Facing My Emotional Poison Brings Emotional Healing



The relationship between thoughts and feelings is interesting. Some thoughts evoke appropriate feelings and some don’t. It seems natural that negative thoughts are going to evoke negative emotions, right? I mean it’s pretty hard to be beaming with joy when we have a head filled with angry thoughts. The moment angry thoughts enter our consciousness, they are going to produce angry feelings.

But it doesn’t always work this way. For example, I directed a retreat recently where I managed to give my personal power away to a negative person. The retreat was actually going smoothly. Everyone was participating and everyone seemed to be “getting it,” except for this one person.

I had the sense that maybe this person was on the wrong track, and that seemed to be confirmed the next morning when he returned the book I’d recommended to our bookstore for a refund. Sometimes this happens. Occasionally, there will be a person who reads what they needed into a retreat description, instead of seeing what the retreat is really about. Then when reality hits, they’re miffed.

Or sometimes a person will have preconceived ideas about how the retreat should go. My retreat style is conversational and requires a good amount of input from participants because I believe everyone’s answers are inside of them. I can point them in the right direction, but they have to do the inner-work of discovering their own answers. Most people adjust well to this style, but on occasion I get the person who wanted to be lectured-at and expected that I would give them all of the right answers to instantly make their lives better.

Well, this retreatant seemed to be leaning in that direction. And for whatever reason, it caused me to feel like a failure. The feelings of shame and failure that rushed over me were severe—too severe to be tied to this one person and his lack of approval. So rationally, I knew that these feelings weren’t about this person.

The negative feelings that were devastating my insides were “touched-off” by this person, but they were really about many other things. They were old, buried feelings that probably went back as far as childhood. The more I thought about the feelings that were weighting me down, the more I started to consciously relate them to my father and to a nun who was my eighth grade teacher. As a child, I had experienced great shame at their hands. I don’t doubt that they both thought they were helping me, but they were really destroying me from within with their “good” intentions, and they did much to erode my self-worth.

Unfortunately, no matter how I rationally reassured myself that I had no reason to be feeling the way that I did, the feelings of shame didn’t stop. I used positive affirmations, I reinforced myself with all of the positive feedback that was coming from the other participants who were on my retreat and yet my negative extremely painful feelings remained. They haunted me for days.

All of the positive thoughts across the entire Universe were not enough to evoke positive feelings. And so I realized that these shameful, negative, horrible feelings needed to have their say—and I allowed them to have it. I accepted my feelings, gave them to my Higher Power and I walked with them simply allowing them to say all they needed to say until they had exhausted themselves.
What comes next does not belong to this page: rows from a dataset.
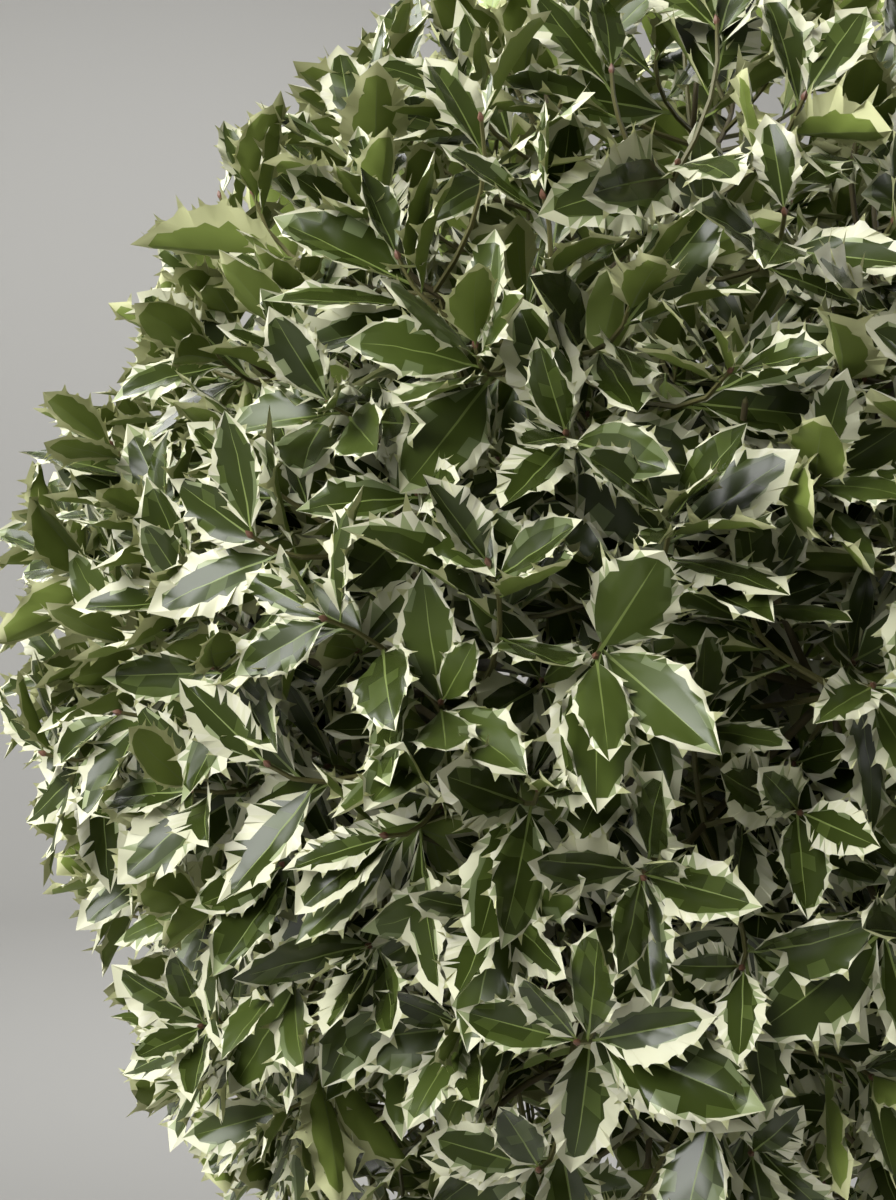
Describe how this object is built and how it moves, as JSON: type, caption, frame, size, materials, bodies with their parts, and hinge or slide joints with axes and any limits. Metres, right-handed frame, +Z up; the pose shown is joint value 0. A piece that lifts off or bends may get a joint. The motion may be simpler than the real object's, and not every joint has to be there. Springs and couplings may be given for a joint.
{
  "type": "holly tree",
  "caption": "Rooted standard holly tree: a clear flared stem under a rounded, bushy head of spiny, cream-edged leaves.",
  "frame": {"origin": "centre of the flat cut under the trunk, at ground level", "axes": "+Z up the trunk to the top of the head; -Y towards the viewer of the front view, +X to that viewer's right"},
  "size_m": [0.8403, 0.8108, 1.7919],
  "materials": {
    "bark": "smooth grey-brown bark",
    "foliage": "glossy dark green blades with cream margins"
  },
  "bodies": {
    "root": {"trunk": "bark", "bough_upper_1": "bark", "bough_upper_2": "bark", "bough_upper_3": "bark", "bough_upper_4": "bark", "bough_upper_5": "bark", "bough_middle_1": "bark", "bough_middle_2": "bark", "bough_middle_3": "bark", "bough_middle_4": "bark", "bough_middle_5": "bark", "bough_middle_6": "bark", "bough_middle_7": "bark", "bough_lower_1": "bark", "bough_lower_2": "bark", "bough_lower_3": "bark", "bough_lower_4": "bark", "bough_lower_5": "bark", "foliage_upper_1": "foliage", "foliage_upper_2": "foliage", "foliage_upper_3": "foliage", "foliage_upper_4": "foliage", "foliage_upper_5": "foliage", "foliage_middle_1": "foliage", "foliage_middle_2": "foliage", "foliage_middle_3": "foliage", "foliage_middle_4": "foliage", "foliage_middle_5": "foliage", "foliage_middle_6": "foliage", "foliage_middle_7": "foliage", "foliage_lower_1": "foliage", "foliage_lower_2": "foliage", "foliage_lower_3": "foliage", "foliage_lower_4": "foliage", "foliage_lower_5": "foliage", "foliage_top": "foliage"}
  },
  "joints": []
}
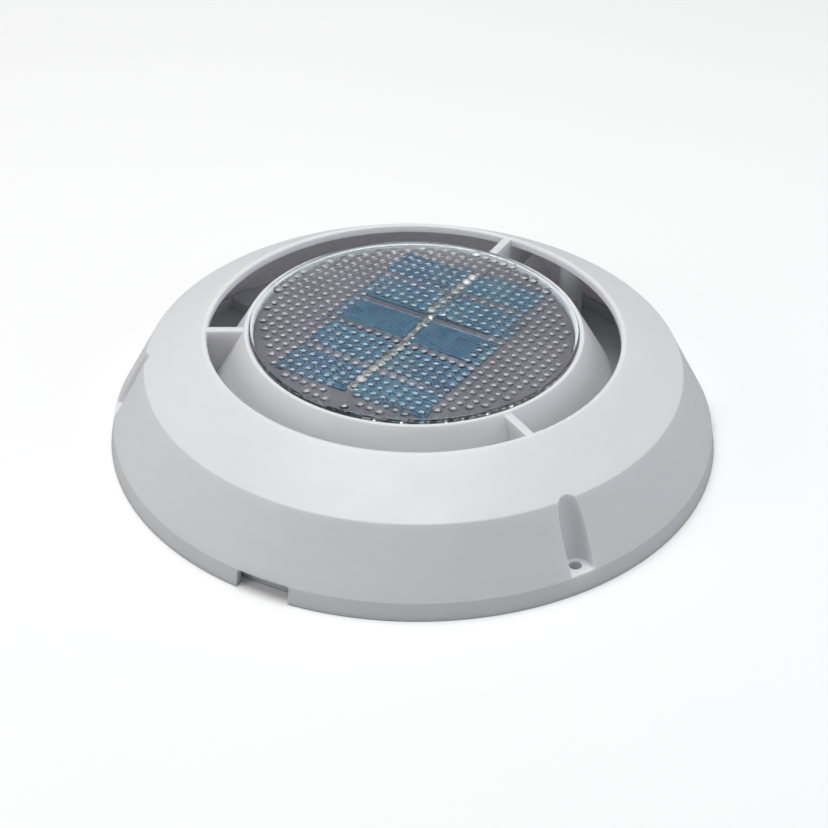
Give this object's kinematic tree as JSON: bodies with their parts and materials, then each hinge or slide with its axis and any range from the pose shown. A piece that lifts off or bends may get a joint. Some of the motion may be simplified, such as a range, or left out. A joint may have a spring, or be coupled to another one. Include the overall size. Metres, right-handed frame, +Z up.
{
  "type": "solar attic fan",
  "caption": "Low round solar roof vent: a white hood with a clear bubble-textured lens over solar cells, an axial fan below, an insect screen and a turning shutter.",
  "frame": {"origin": "centre of the flat deck face at the bottom of the hood", "axes": "+Z up through the middle of the lens; +X midway between two webs, 2 degrees from the middle of a weep notch"},
  "size_m": [0.2148, 0.215, 0.043],
  "materials": {
    "white_plastic": "satin moulded ABS",
    "clear_plastic": "clear moulded acrylic with bubble relief",
    "clear_seal": "soft clear bead",
    "board_laminate": "dark laminate",
    "cell_silicon": "blue cell with fine fingers",
    "tinned_ribbon": "tinned copper",
    "foam": "closed-cell foam",
    "grey_plastic": "matt moulded plastic",
    "black_plastic": "moulded nylon",
    "steel": "plated steel",
    "brass": "bare",
    "ferrite": "sintered ferrite",
    "copper": "enamelled copper",
    "red_lead": "soft insulation",
    "black_lead": "soft insulation"
  },
  "bodies": {
    "housing": {"top_cover": "white_plastic", "lens": "clear_plastic", "lens_seal": "clear_seal", "cell_board": "board_laminate", "solar_cells": "cell_silicon", "bus_ribbon": "tinned_ribbon", "board_pads": "foam", "board_solder": "tinned_ribbon", "motor_cradle": "grey_plastic", "cradle_screws": "steel", "motor_screws": "steel", "motor_can": "steel", "front_bush": "brass", "motor_end_cap": "black_plastic", "rear_bush": "brass", "motor_magnets": "ferrite", "motor_brushes": "brass", "motor_terminals": "brass", "lead_positive": "red_lead", "lead_negative": "black_lead", "base_ring": "white_plastic", "base_screws": "steel", "deck_seal": "foam", "screen_ring": "white_plastic", "insect_screen": "steel", "shutter_grille": "white_plastic", "shutter_pivot": "steel", "pivot_nut": "steel"},
    "rotor": {"motor_shaft": "steel", "armature_core": "steel", "armature_windings": "copper", "commutator": "copper", "impeller": "black_plastic", "impeller_clip": "steel"},
    "shutter": {"shutter_disc": "white_plastic"}
  },
  "joints": [
    {"name": "fan_spin", "type": "hinge", "parent": "housing", "child": "rotor", "pos_m": [0, 0, 0.013], "axis": [0, 0, 1], "continuous": true},
    {"name": "shutter_turn", "type": "hinge", "parent": "housing", "child": "shutter", "pos_m": [0, 0, 0.002], "axis": [0, 0, 1], "range_deg": [0, 30]}
  ]
}
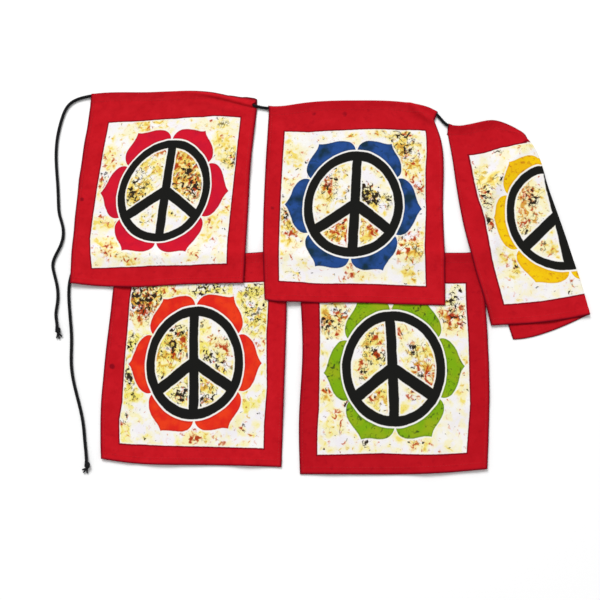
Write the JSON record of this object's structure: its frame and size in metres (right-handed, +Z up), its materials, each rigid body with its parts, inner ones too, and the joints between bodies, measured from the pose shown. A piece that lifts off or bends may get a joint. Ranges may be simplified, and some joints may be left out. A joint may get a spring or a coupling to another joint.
{
  "type": "flag bunting",
  "caption": "Hand-dyed rectangular cloth flags threaded by their top sleeves on one knotted cord, laid out flat on a surface with one flag folded over.",
  "frame": {"origin": "middle of the flags' outline, on the surface that they lie on", "axes": "+X to the right along the rows of flags, +Y towards the upper row, +Z up from the surface"},
  "size_m": [0.6942, 0.5135, 0.0109],
  "materials": {
    "dyed_cotton": "wax-dyed plain-weave cotton",
    "black_cord": "twisted black cord"
  },
  "bodies": {
    "root": {"flag_1": "dyed_cotton", "flag_2": "dyed_cotton", "flag_3": "dyed_cotton", "flag_4": "dyed_cotton", "flag_5": "dyed_cotton", "cord": "black_cord", "knot_1": "black_cord", "knot_2": "black_cord"}
  },
  "joints": []
}
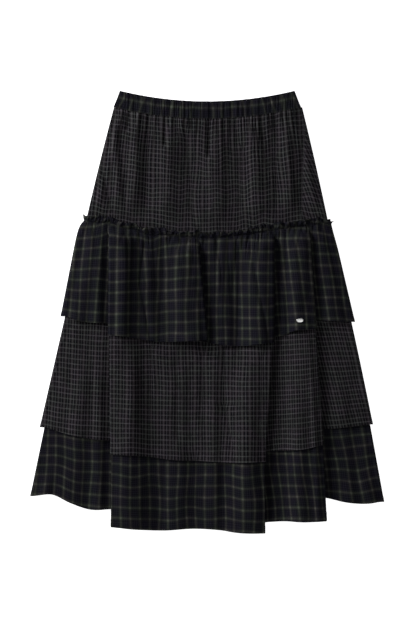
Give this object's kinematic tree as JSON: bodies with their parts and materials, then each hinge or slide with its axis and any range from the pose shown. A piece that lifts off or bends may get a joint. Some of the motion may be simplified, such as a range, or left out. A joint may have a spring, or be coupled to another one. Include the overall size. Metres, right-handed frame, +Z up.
{
  "type": "tiered ruffle skirt",
  "caption": "Long tiered skirt laid flat, with a gathered elastic waistband, a yoke, a headed ruffle over the hips and two lower tiers in deep soft folds.",
  "frame": {"origin": "on the surface that the skirt lies on, under the middle of its outline", "axes": "+X across the skirt to the right of the picture, +Y along the skirt towards the waist, +Z up from the surface, out of the front"},
  "size_m": [0.644, 0.804, 0.0263],
  "materials": {
    "large_check": "matte woven cloth, near-black navy with soft olive-grey windowpane lines about every 20 mm",
    "small_check": "matte woven cloth, black with fine grey and muted brown check lines about every 6 to 9 mm",
    "plate_metal": "polished"
  },
  "bodies": {
    "root": {"waistband_front": "large_check", "waistband_back": "large_check", "upper_front": "small_check", "upper_back": "small_check", "ruffle_front": "large_check", "ruffle_back": "large_check", "middle_front": "small_check", "middle_back": "small_check", "bottom_front": "large_check", "bottom_back": "large_check", "label_plate": "plate_metal"}
  },
  "joints": []
}
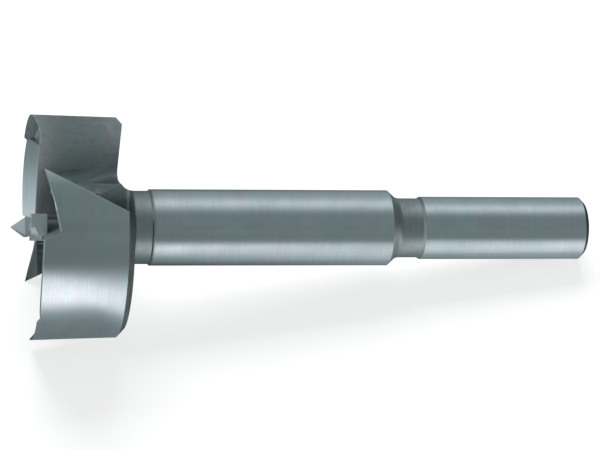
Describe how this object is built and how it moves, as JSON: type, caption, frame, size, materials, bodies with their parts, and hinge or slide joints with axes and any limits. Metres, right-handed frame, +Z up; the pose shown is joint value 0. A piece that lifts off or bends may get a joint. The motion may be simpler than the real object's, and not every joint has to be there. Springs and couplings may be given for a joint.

And eventually they did exhaust themselves and they evaporated, leaving my body at peace. Although I think it’s important at times like this to maintain positive thinking in order to maintain some type of balance, I don’t think it’s a good idea to try and “medicate” away bad feelings with positive thoughts. When difficult feelings arise, it’s important to face them. But it’s equally important to face them with the positive attitude that they are here to help us, to free us from the past.

When we allow the feelings to be experienced fully, we do free ourselves from them and so we do become healthier, stronger people because we are no longer weighted down by them.

Everything has been positive since I allowed myself to face these difficult feelings. Today alone I’ve received positive feedback from relatives and friends of some of the participants who were on the same retreat. These people came forward to tell me how that retreat had brought tremendous healing to their loved ones. And, as painful as it was, it brought tremendous healing to me, too.